Started planning in a second year of my work, when I was eligible to open a retirement financial account. “However, happiness in the retirement doesn’t depend solely on how much money do you have” I said. “More important is how healthy you are and what is your social support”.  All those factors should and can be controlled to the certain point. And probably the most important element is to be on the same page with your wife. Spiritual and financial union can add so much and divergence can ruin mercilessly the third trimester of one’s life.

I finished and sat down. My impression was, that the speech was warmly received.

When home, I realized that I didn’t mention one important thing. I didn’t say anything about an appreciation of one’s achievements. In our busy professional lives, we often concentrate on our own problems and notice the other people’s action only when they harm us.

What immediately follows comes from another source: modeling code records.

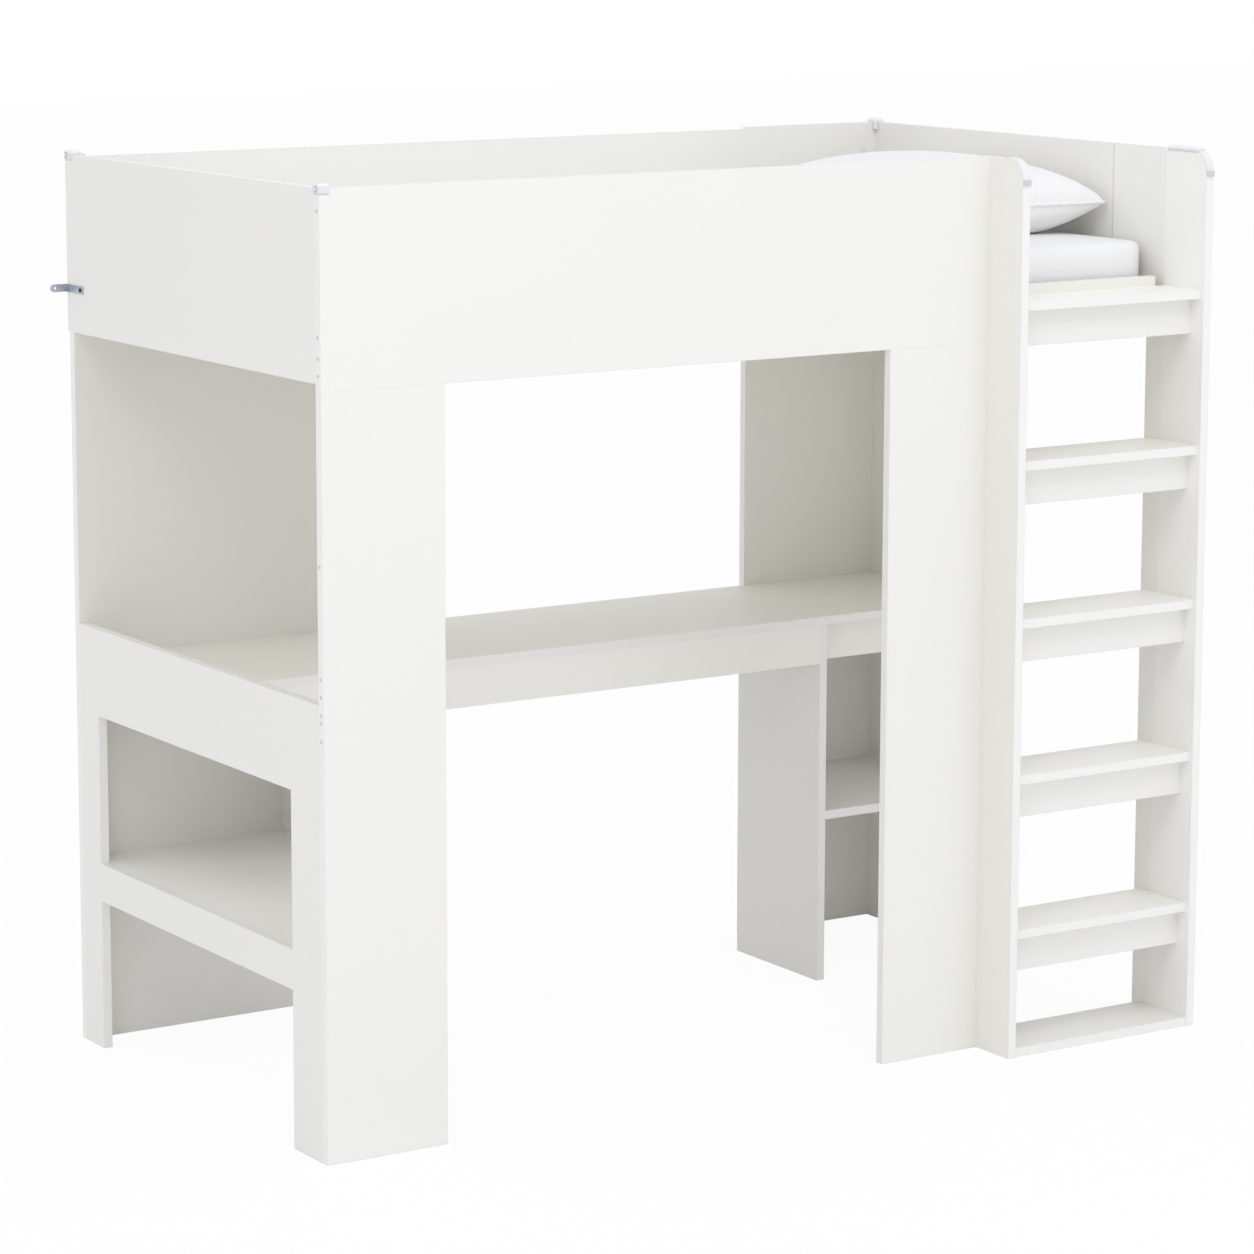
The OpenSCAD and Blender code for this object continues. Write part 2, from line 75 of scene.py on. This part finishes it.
class Graph:
    """A node material being built. Every constant is set on the socket that uses it."""

    def __init__(self, name):
        self.mat = bpy.data.materials.new(name)
        self.mat.use_nodes = True
        self.tree = self.mat.node_tree
        self.shader = self.tree.nodes["Principled BSDF"]
        coords = self.tree.nodes.new("ShaderNodeTexCoord")
        self.here = coords.outputs["Object"]
        self.facing = coords.outputs["Normal"]

    def put(self, socket, value):
        """Links a socket to the input socket, or sets a plain value on it."""
        if isinstance(value, bpy.types.NodeSocket):
            self.tree.links.new(value, socket)
        else:
            socket.default_value = value

    def node(self, kind, inputs, **settings):
        """A new shader node. inputs are its sockets by name or number, settings its properties."""
        n = self.tree.nodes.new("ShaderNode" + kind)
        for key, value in settings.items():
            setattr(n, key, value)
        for key, value in inputs.items():
            self.put(n.inputs[key], value)
        return n

    def math(self, operation, a, b=0.0):
        return self.node("Math", {0: a, 1: b}, operation=operation).outputs[0]

    def stretch(self, x, y, z):
        """The object's own coordinates, each axis multiplied."""
        return self.node("Mapping", {"Vector": self.here, "Scale": (x, y, z)}).outputs[0]

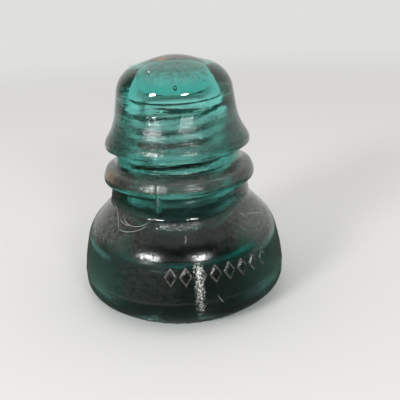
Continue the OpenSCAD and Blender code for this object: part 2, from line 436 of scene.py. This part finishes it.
def threaded_wall(skin, angle):
    """The thread and the closed end of the pinhole."""
    row, end_rows = 0.3, 6
    heights = list(np.arange(THREAD_FOOT_Z + row, PINHOLE_Z - END_ROUNDING, row))
    for i in range(end_rows):
        heights.append(PINHOLE_Z - END_ROUNDING * (1 - math.sin(math.radians(90 * i / end_rows))))
    for z in heights:
        radius = thread_r(z, angle) + pressed_roughness(z, angle)
        soot = 0.028 * band(z, 58, 64, 76, 84) + 0.2 * smooth(46, 38, z)
        skin.ring(radius, angle, z, soot=soot, worn=0.4, frost=smooth(58, 48, z))
    for share in (1.0, 0.75, 0.5, 0.25):
        skin.ring((CREST_R - END_ROUNDING) * share, angle, PINHOLE_Z - 0.02, worn=0.2)
    skin.ring(0, np.zeros(1), PINHOLE_Z)


def bubble(skin, azimuth, radius, z, size):
    """A closed pocket of air, drawn out a little along the way the glass was pressed."""
    rows, around = 8, 12
    a = math.radians(azimuth)
    centre = np.array([radius * math.sin(a), -radius * math.cos(a), z])
    stretch = np.array([1, 1, 1.35])
    points = [centre + (0, 0, size * stretch[2])]
    for i in range(1, rows):
        t = math.pi * i / rows
        for j in range(around):
            u = 2 * math.pi * j / around
            way = np.array([math.sin(t) * math.sin(u), -math.sin(t) * math.cos(u), math.cos(t)])
            points.append(centre + way * size * stretch)
    points.append(centre - (0, 0, size * stretch[2]))
    faces = []
    for j in range(around):
        k = (j + 1) % around
        faces.append((0, 1 + k, 1 + j))
        faces.append((len(points) - 1, 1 + (rows - 2) * around + j, 1 + (rows - 2) * around + k))
        for i in range(rows - 2):
            a0, b0 = 1 + i * around, 1 + (i + 1) * around
            faces.append((a0 + j, a0 + k, b0 + k, b0 + j))
    skin.add(np.array(points), faces)


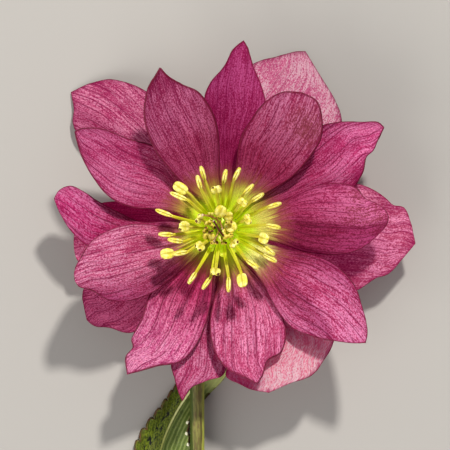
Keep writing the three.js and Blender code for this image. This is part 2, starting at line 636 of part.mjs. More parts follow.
sepals.forEach((sepal) => {
  addNode(sepal.name, sepalGeometry(sepal), sepal.storey === 0 ? materials.paleSepal : materials.sepal);
});
addNode(
  "stamens",
  fuse([
    receptacleGeometry(),
    ...ripeStamens.flatMap((stamen) => stamenGeometries(...stamen)),
    ...youngStamens.flatMap((stamen) => youngStamenGeometries(...stamen)),
    ...nectaryGeometries(),
  ]),
  materials.stamen,
);
addNode("pistil", pistilGeometry(), materials.pistil);
addNode("stem", stemGeometry(), materials.stem);
addNode("bract", fuse(bractLobes.map(lobeGeometry)), materials.bract);

export default group;
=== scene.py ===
import math

import bmesh
import bpy
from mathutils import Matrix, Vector, noise


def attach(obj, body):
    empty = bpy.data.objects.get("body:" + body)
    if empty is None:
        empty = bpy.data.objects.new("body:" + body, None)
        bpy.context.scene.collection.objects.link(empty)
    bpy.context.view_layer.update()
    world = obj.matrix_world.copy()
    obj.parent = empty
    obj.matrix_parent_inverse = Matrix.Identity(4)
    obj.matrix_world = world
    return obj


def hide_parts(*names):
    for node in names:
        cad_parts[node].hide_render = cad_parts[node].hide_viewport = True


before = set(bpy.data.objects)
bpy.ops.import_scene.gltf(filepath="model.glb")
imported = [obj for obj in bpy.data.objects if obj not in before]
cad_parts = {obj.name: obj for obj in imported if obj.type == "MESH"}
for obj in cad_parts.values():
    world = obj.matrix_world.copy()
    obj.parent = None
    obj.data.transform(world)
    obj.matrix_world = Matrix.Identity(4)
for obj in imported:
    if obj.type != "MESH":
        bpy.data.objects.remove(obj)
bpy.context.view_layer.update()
scene = bpy.context.scene
mm = 0.001
flowerAxis = Vector((-2.83, 29.94, 0)) * mm  # the middle of the receptacle, on the floor
storeyHeights = [9.9 * mm, 11.0 * mm, 12.1 * mm, 13.2 * mm]  # where each storey of sepals starts
receptacleTop = 15.4 * mm
print("frame loaded:", len(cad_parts), "solids")


# Small helpers.

def srgb(red, green, blue):
    # a screen colour, 0 to 255, as the linear colour that shaders read
    def linear(value):
        value /= 255
        return value / 12.92 if value <= 0.04045 else ((value + 0.055) / 1.055) ** 2.4
    return (linear(red), linear(green), linear(blue), 1.0)


def smoothStep(low, high, value):
    share = min(1.0, max(0.0, (value - low) / (high - low)))
    return share * share * (3 - 2 * share)


def bump(value, width):
    return math.exp(-((value / width) ** 2))


def wobble(x, y, seed=0.0):
    # smooth noise from -1 to 1, always the same for the same place and seed
    return noise.noise(Vector((x, y, seed)))


def polar(radius, bearing):
    return Vector((math.cos(math.radians(bearing)), math.sin(math.radians(bearing)), 0)) * radius


def inScene(place):
    # a place in millimetres from the flower's axis and above the floor, as a place in the scene
    return flowerAxis + Vector(place) * mm


def curvePoint(points, t):
    # centripetal Catmull-Rom: t runs from 0 at the first point to 1 at the last
    last = len(points) - 1
    place = min(1.0, max(0.0, t)) * last
    i = min(int(place), last - 1)
    share = place - i
    start, end = points[i], points[i + 1]
    before = points[i - 1] if i > 0 else 2 * start - end
    after = points[i + 2] if i + 2 <= last else 2 * end - start
    gaps = [math.sqrt((b - a).length) for a, b in ((before, start), (start, end), (end, after))]
    middle = gaps[1] or 1.0
    first, third = gaps[0] or middle, gaps[2] or middle
    leave = ((start - before) / first - (end - before) / (first + middle) + (end - start) / middle) * middle
    arrive = ((end - start) / middle - (after - start) / (middle + third) + (after - end) / third) * middle
    return (
        start + leave * share
        + (3 * (end - start) - 2 * leave - arrive) * share ** 2
        + (2 * (start - end) + leave + arrive) * share ** 3
    )


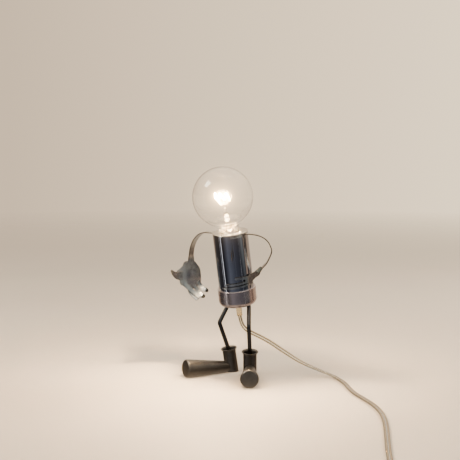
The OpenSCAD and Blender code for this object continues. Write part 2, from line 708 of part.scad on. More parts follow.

So the golden moment was gone and there was no time to say it.

I got a lifeline however and here in my blog there is my chance to correct it.

There is a way how the speech should have ended.

And one more thing before I will end.

During my tenure as your Chief of Staff, somehow we had quite few opportunities to say goodbyes to our colleagues, who died. Not all of them were old, some of them younger and in their prime. I remember multiple memorial ceremonies and how particular people were eulogized. I remember how many good memories were shared, how many touching, sometimes funny events were brought up. We are in a serving business and therefore always touch other people’s lives. Most of the time for good, sometimes for bad. I am finding now about the ways I touched other people’s lives, and I didn’t know about it. The same is with my children. They told me about things which happened in the past and I said “Did I said that?” or “Did I really do it?”.We quite often are not aware how much do we affect lives of others.

 And then I realized how nice and uplifting it would be to know of all these nice things while we are still alive. We could savor  them and be able to experience these feelings with our loved ones, rather than them listening to eulogies without us being around. Look at you, you are all superb doctors and good people. Don’t wait to tell somebody how good a person he or she is. Or even better, do it in front of their loved ones. Make them happy now when they can still be aware of your prize. We all live for respect and appreciation of our peers.

This is the last time I am addressing you and want to finish stating that, excluding catastrophes, if one planned the first two right, the third trimester of our lives should be a happy journey.

And the last point. Your golden years are not really so until you have a golden retriever.